I’m a big fan of “The Good Wife” and the other day was watching a episode in which a key character was discussing his political campaign with his campaign manager and pollster. In an attempt to increase his youth support, the team decides to utilize the candidate’s previous jail term to appeal to this market. The candidate is concerned that the message will turn off more conservative voters, but the pollster reassures him that it can be handled through online and social media and won’t even be seen by the other groups. It is, in his words, “a dog whistle”, only heard by those for whom it’s intended.
Because I do audience segmentation research, I see lots of situations in which the “dog whistle” approach is the right one for a particular message and a particular audience. One audience loves spicy food — another hates it — but both love your Mexican restaurant. Once audience is very religious — another just wants a good education close to home — but both are considering your faith-based college. In many of these cases, trying to be “all things to all people” only serves to make some audiences sure that you’re not for them. Why risk it when technologies such as email segmentation and social media allow us to target our messages with such specificity?

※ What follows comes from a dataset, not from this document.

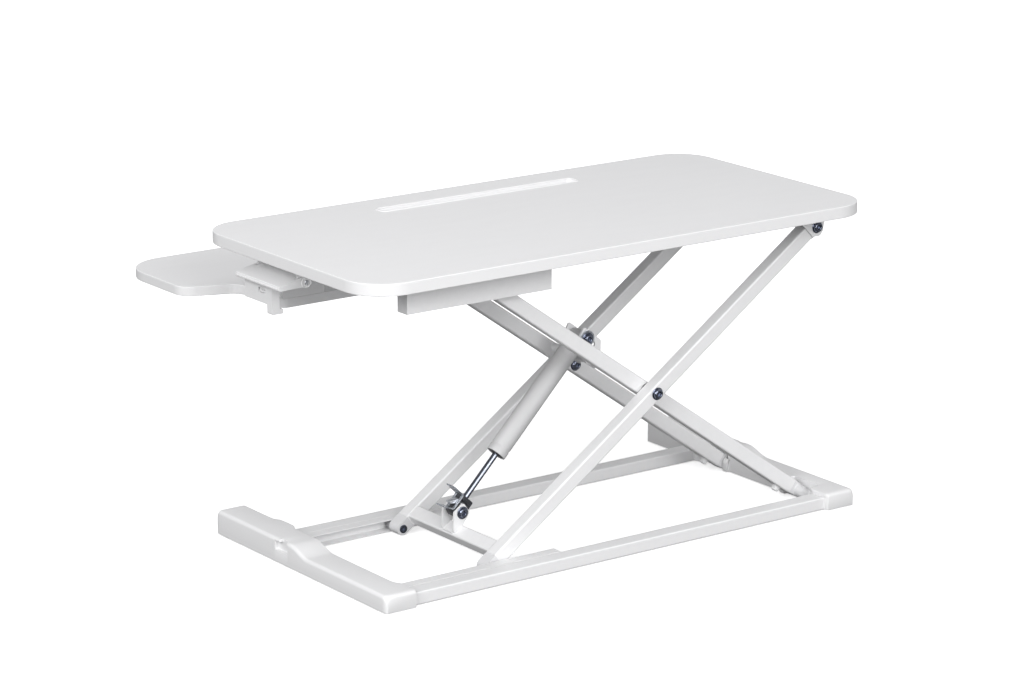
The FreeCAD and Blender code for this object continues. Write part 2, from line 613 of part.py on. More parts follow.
shell = cut(cylinder_x("0", "0", "cylinder_radius", "-cylinder_end", "-cylinder_start"),
            cylinder_x("0", "0", "cylinder_bore", "-cylinder_end + 4", "-cylinder_start + 1"))
shell = rounded(shell, "2.5", lambda edge, spot: edge.Curve.TypeId == "Part::GeomCircle" and
                abs(edge.Curve.Radius - size_of("cylinder_radius")) < 0.01 and
                edge.BoundBox.XMax < -size_of("cylinder_start") - 5)
node(on_gas_spring(group(shell)), "gas_cylinder")
guide = cylinder_x("0", "0", "cylinder_bore", "-cylinder_start - guide_thick", "-cylinder_start")
node(on_gas_spring(cut(guide,
                       cylinder_x("0", "0", "rod_radius + running_gap", "-cylinder_start - guide_thick - 1",
                                  "-cylinder_start + 1"))), "gas_rod_guide")
EYE_X = "-" + GAS_LENGTH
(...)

Of course, using the dog whistle technique requires some work. You can’t just decide that one groups likes says toMAto, the other says toMAHto, and that for each the difference is highly relevant to their purchase decision. Attitudinal audience segmentation research is the only way I’ve seen to get to this insight — it defines audiences based on what’s both highly relevant to each, and different between them. Armed with this information the dog whistle opportunities become clear.
Your audience is waiting for your call — are you ready to blow?